PROBLEM: Gather every line holding the string "with".

SUPPLIED MATERIAL:
****************

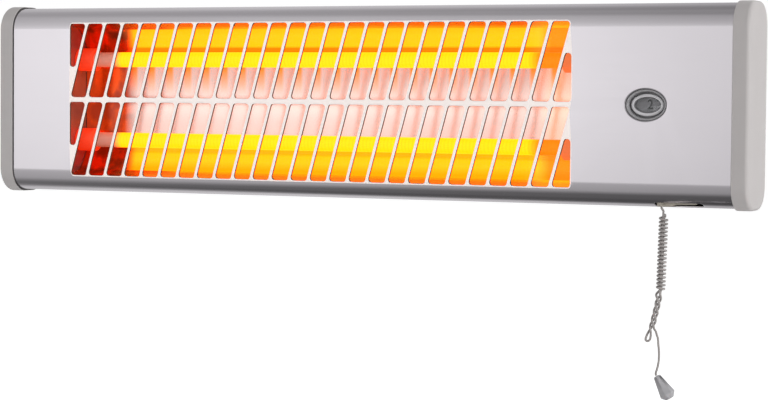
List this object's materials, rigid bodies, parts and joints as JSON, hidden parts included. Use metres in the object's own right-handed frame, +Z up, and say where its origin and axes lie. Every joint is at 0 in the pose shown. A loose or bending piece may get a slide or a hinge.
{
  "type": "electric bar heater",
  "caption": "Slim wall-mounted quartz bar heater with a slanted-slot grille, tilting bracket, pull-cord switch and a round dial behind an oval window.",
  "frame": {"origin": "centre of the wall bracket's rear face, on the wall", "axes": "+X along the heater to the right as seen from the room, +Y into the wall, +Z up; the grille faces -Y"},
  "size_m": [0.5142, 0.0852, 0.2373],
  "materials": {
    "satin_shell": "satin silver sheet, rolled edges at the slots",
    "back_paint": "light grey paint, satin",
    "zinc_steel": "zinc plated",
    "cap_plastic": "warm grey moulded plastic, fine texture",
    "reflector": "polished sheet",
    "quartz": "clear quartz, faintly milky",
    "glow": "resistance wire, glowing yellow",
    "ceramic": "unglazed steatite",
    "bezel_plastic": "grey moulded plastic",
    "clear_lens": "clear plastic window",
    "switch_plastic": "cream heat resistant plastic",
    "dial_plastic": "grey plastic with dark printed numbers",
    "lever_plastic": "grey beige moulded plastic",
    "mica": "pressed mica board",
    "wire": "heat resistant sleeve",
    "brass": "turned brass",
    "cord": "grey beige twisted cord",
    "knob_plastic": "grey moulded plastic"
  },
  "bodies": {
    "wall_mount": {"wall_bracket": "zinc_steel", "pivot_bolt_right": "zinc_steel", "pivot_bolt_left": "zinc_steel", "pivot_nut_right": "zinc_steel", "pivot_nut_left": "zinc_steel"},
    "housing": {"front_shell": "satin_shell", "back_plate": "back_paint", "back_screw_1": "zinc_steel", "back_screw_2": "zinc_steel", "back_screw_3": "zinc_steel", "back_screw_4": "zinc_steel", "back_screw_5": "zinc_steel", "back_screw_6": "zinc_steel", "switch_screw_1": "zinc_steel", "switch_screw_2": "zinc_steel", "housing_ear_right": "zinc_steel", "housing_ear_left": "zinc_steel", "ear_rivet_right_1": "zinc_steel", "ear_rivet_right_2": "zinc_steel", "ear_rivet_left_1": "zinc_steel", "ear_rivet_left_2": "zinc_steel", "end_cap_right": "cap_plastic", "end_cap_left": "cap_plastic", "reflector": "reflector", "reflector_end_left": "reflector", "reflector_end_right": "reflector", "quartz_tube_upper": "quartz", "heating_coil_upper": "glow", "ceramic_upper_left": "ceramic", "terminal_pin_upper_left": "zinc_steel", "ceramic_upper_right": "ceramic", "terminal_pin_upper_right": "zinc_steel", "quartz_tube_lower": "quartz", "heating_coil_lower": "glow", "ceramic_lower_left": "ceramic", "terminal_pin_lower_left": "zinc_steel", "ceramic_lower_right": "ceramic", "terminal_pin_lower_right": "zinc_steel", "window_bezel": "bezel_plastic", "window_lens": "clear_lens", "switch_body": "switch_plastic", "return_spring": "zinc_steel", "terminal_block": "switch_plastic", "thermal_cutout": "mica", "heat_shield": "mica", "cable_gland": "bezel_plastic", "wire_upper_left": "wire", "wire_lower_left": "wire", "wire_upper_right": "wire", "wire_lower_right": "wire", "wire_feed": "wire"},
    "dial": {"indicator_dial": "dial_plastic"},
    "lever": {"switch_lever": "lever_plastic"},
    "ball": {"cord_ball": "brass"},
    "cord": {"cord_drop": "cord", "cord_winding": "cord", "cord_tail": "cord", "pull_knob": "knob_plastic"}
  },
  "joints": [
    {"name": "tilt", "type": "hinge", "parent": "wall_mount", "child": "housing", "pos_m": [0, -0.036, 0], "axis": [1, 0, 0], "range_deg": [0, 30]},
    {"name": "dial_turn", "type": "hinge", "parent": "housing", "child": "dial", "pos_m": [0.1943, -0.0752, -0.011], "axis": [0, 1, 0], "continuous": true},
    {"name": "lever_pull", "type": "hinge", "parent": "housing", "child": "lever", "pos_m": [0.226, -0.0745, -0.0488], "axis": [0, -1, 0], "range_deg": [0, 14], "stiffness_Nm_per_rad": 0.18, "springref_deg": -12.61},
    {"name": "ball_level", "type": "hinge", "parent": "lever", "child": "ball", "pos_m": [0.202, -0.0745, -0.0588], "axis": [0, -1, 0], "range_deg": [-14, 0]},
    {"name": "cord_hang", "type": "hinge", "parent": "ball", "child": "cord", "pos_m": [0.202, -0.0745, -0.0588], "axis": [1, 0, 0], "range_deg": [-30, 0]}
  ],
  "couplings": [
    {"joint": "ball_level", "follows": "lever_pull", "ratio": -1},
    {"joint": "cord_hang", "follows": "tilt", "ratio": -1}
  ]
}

****************

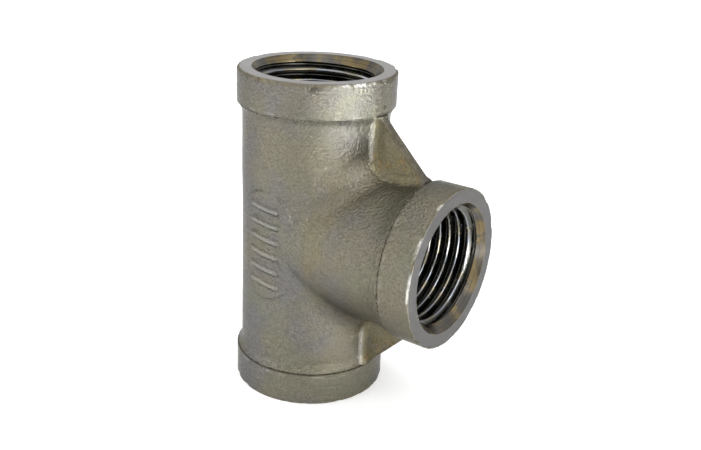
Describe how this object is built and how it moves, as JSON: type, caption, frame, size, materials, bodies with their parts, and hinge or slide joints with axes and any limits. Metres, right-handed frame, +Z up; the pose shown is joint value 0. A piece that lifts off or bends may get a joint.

****************

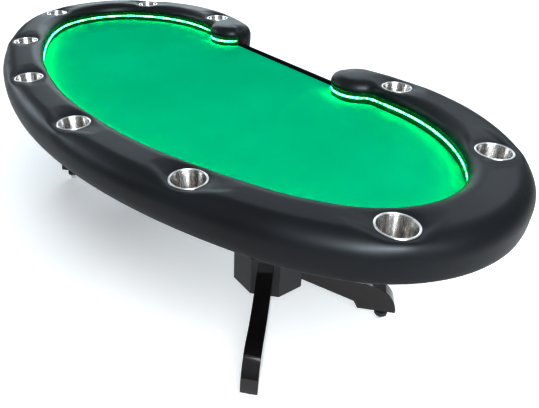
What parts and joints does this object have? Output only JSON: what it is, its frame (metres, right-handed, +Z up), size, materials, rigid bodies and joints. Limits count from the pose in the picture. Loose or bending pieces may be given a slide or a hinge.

****************

EXERCISE OUTPUT:
  "caption": "Slim wall-mounted quartz bar heater with a slanted-slot grille, tilting bracket, pull-cord switch and a round dial behind an oval window.",
    "dial_plastic": "grey plastic with dark printed numbers",
Describe how this object is built and how it moves, as JSON: type, caption, frame, size, materials, bodies with their parts, and hinge or slide joints with axes and any limits. Metres, right-handed frame, +Z up; the pose shown is joint value 0. A piece that lifts off or bends may get a joint.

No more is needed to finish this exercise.